The man appointed to lead an inquiry into South Australia's nuclear energy mix says he has no preconceived views on the issue.
Former South Australian governor Kevin Scarce will lead a royal commission into the role of nuclear power in the state's energy mix.
Premier Jay Weatherill has revived debate on whether SA should embrace the production, enrichment and storage of nuclear power to boost its lagging economy.
He said Mr Scarce, who served as governor of SA from 2007 to 2014, was a strong communicator who was well-placed to lead the contentious debate, despite his lack of legal expertise.
Mr Scarce, who was last year appointed Chancellor of the University of Adelaide, said he expected the work of the royal commission to be completed within a year.
"I come to this with no preconceived views," he told reporters on Monday.
"I actually want a public debate on what the opportunities and what the risks of this industry are for South Australia.
"I think it's timely. I think we need to get on with it."

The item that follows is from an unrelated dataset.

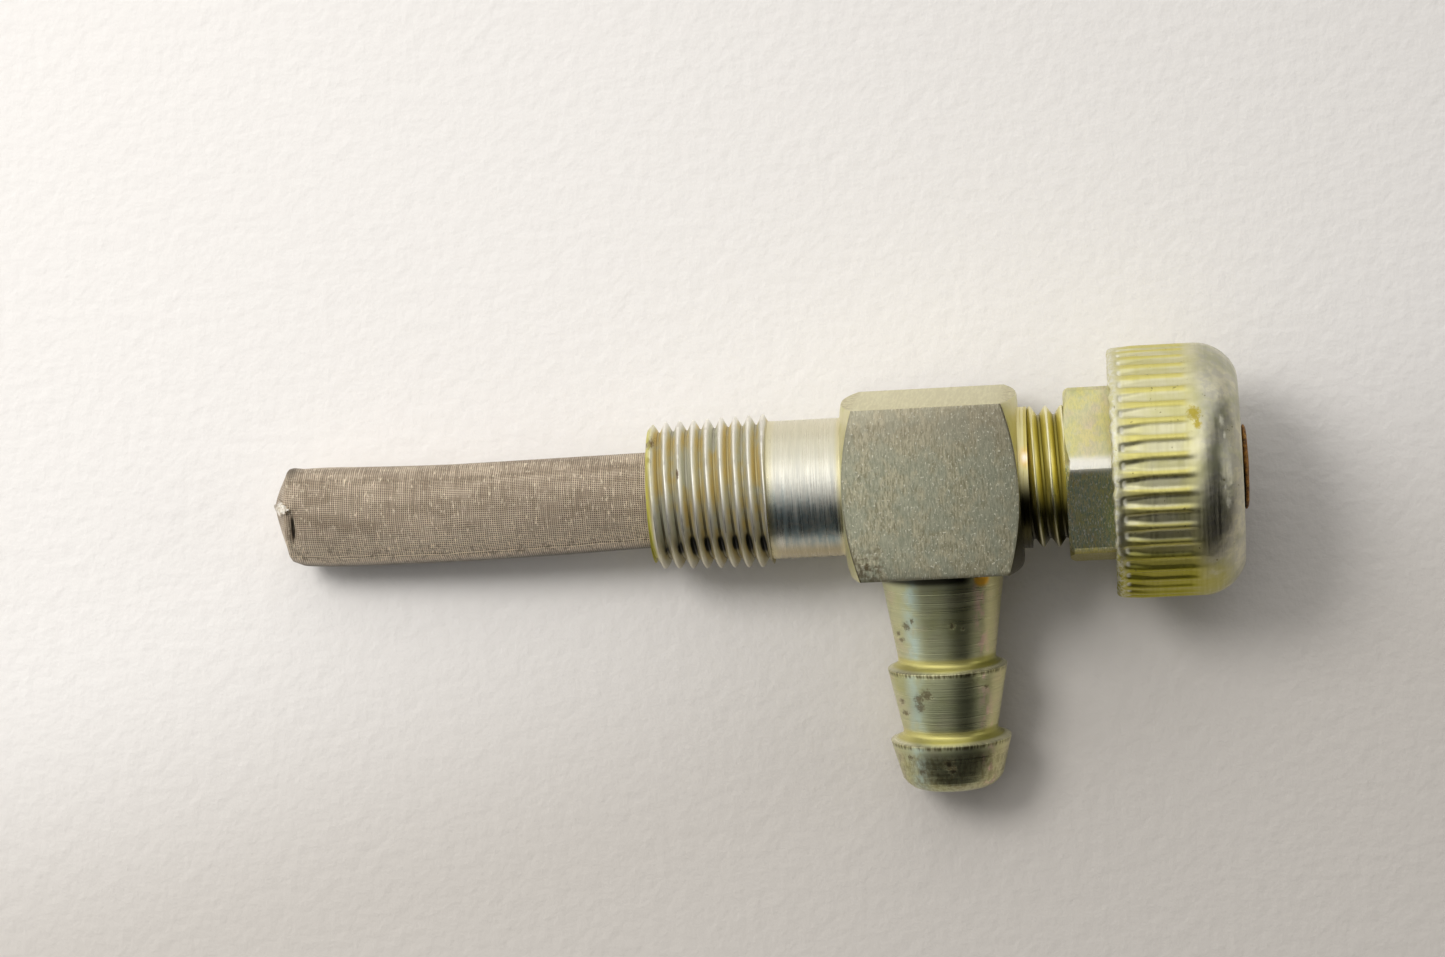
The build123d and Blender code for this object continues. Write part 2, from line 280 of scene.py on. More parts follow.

The premier has said that a nuclear power plant is unlikely to be built in SA but there was potential for remote parts of the state to host a nuclear waste deposit.
He said the federal government had offered its support and promised the co-operation of agencies.
Business and mining lobby groups have welcomed the inquiry but environmentalists said the state's clean energy credentials would be in tatters if the government allowed nuclear waste dumping.
The Liberal opposition has offered bipartisan support but criticised the timing of the inquiry after the government last week confirmed plans to close several hospital emergency departments.